Common sense is not very reliable. It's just our experience based expectation. Things we don't experience first hand break the whole model.

It just sounds unrealistic to me. Recorded history only goes back a few thousand years, so it's pretty hard for humans to realize just how long a hundred million years is. It's 100,000 millennia. That's an incredibly large figure, and my unbiased opinion leads me to believe that it is foolish to come up with such a conclusion for the age of a bone based only on carbon dating.
The reliability has nothing to do with comprehending numbers, but a lot to do with how accurate dating is. For one thing, dinosaurs are too old to be carbon dated.

To me, an invisible, all-powerful being is far, far more logical than an organic bone sitting in the ground perfectly preserved for 100,000 millennia.
That shouldn't be at all. The former can't be disproven, so there is no logical reason to believe in it.

I'd rather spend my time focusing on the more important parts of the Bible. I really don't think my opinion on the Earth's age will affect my salvation.
If you really think your soul is at risk and the only thing that can save you is the truth, this should be extremely important to you. If the Bible is wrong about the universe, what does that say about the god described within?
 
Personally I don't have an opinion on dinosaurs; I neither believe they existed

Irony: Not believing in something existing when we have literal tonnes of proof, but believing in an all-powerful being where the proof level hovers around zero.

my unbiased opinion leads me to believe that it is foolish to come up with such a conclusion for the age of a bone based only on carbon dating.

Damn, I misplaced that Princess Bride jpg again...

Whenever I see this thread heating up again, I go and re-read an article on the Duba lions.
 
By it's nature science goes beyond common sense guessing and tries to find the actual answer.

Common sense is what I perceive. Science is what other people figure out and then tell me to believe.

If you really think your soul is at risk and the only thing that can save you is the truth, this should be extremely important to you. If the Bible is wrong about the universe, what does that say about the god described within?

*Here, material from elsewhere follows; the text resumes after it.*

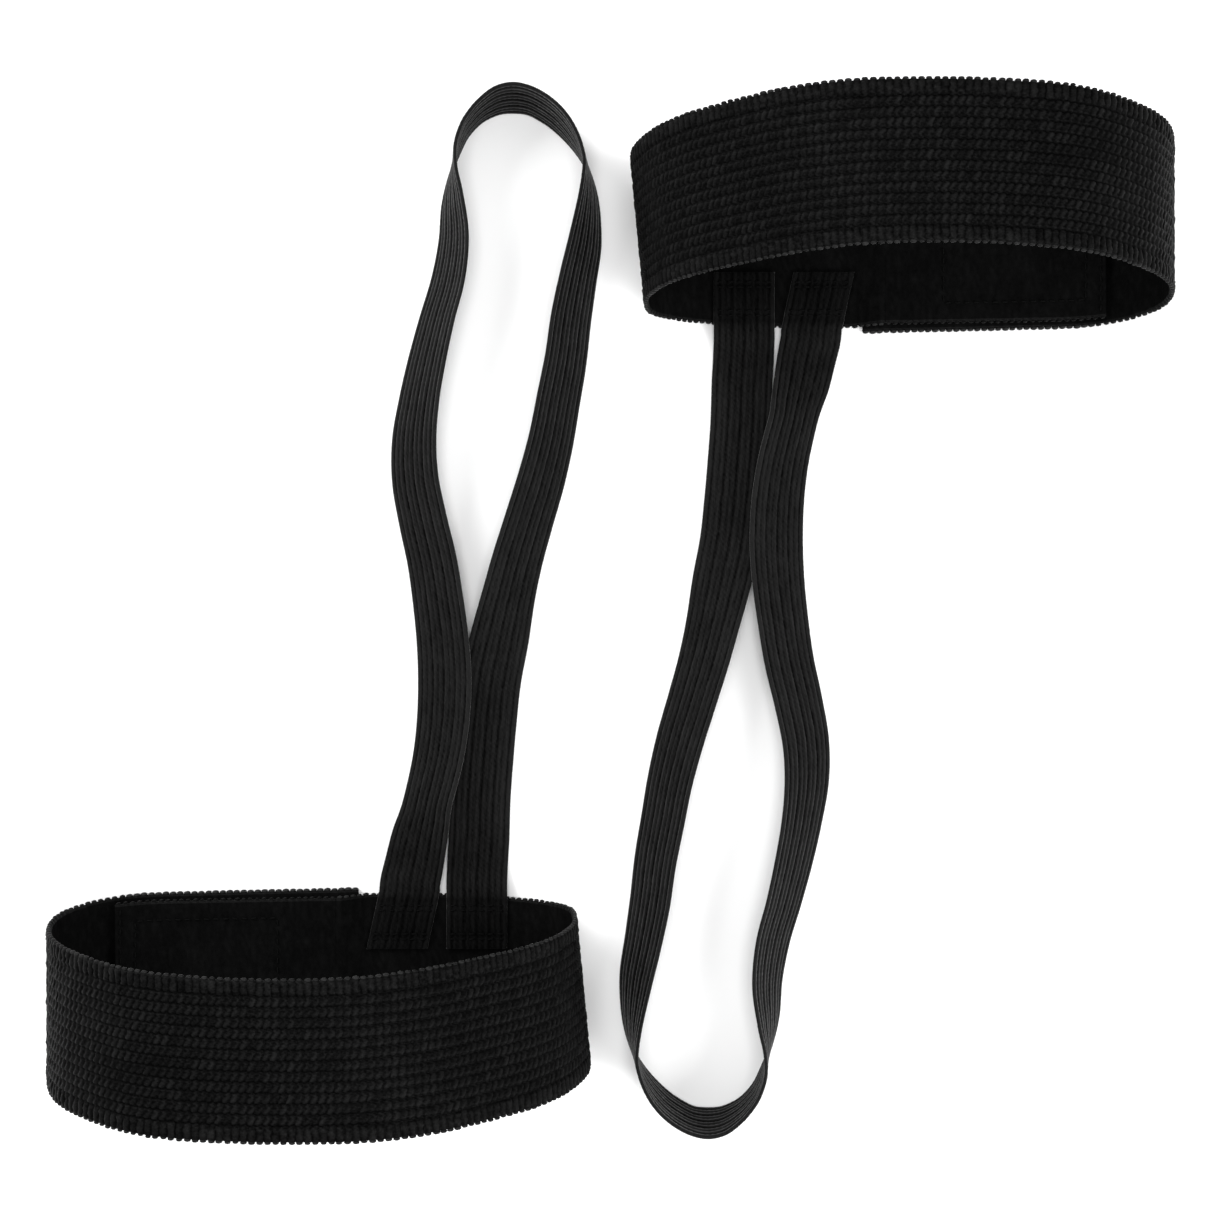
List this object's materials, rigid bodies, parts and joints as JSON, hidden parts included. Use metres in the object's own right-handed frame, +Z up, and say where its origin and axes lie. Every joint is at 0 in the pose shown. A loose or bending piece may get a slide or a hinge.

That's not what Christians believe at all- we believe the only path to salvation is through Christ; believing he is the son of God who died for our sins. It is good to have the lesser details, such as the details of creation, accurate, but in the end all humans sin and can still be saved. The truth is good, but the only truth we really need is Christ.

Irony: Not believing in something existing when we have literal tonnes of proof, but believing in an all-powerful being where the proof level hovers around zero.

I'm going to ignore this until you learn the difference between excessively condescending statements that have nothing to do with what I actually posted and sensible debating. Exorcet seems to know the difference, which is why I replied to him. It's clear to me you want me off this site, but banning me would first require me to snap and insult you. I'm smarter than that. Try again.
 
Believing can only go so far, without evidence or actual proof... I can't just Believe that Pokemon really exists (though I wished they did :P), since there is no such evidence or proof that they really exist. All I could do to say Pokemon exist, is by looking through the games, manga and anime but no matter how they're written they show nothing that relates to their existence, even if there was common sense behind it.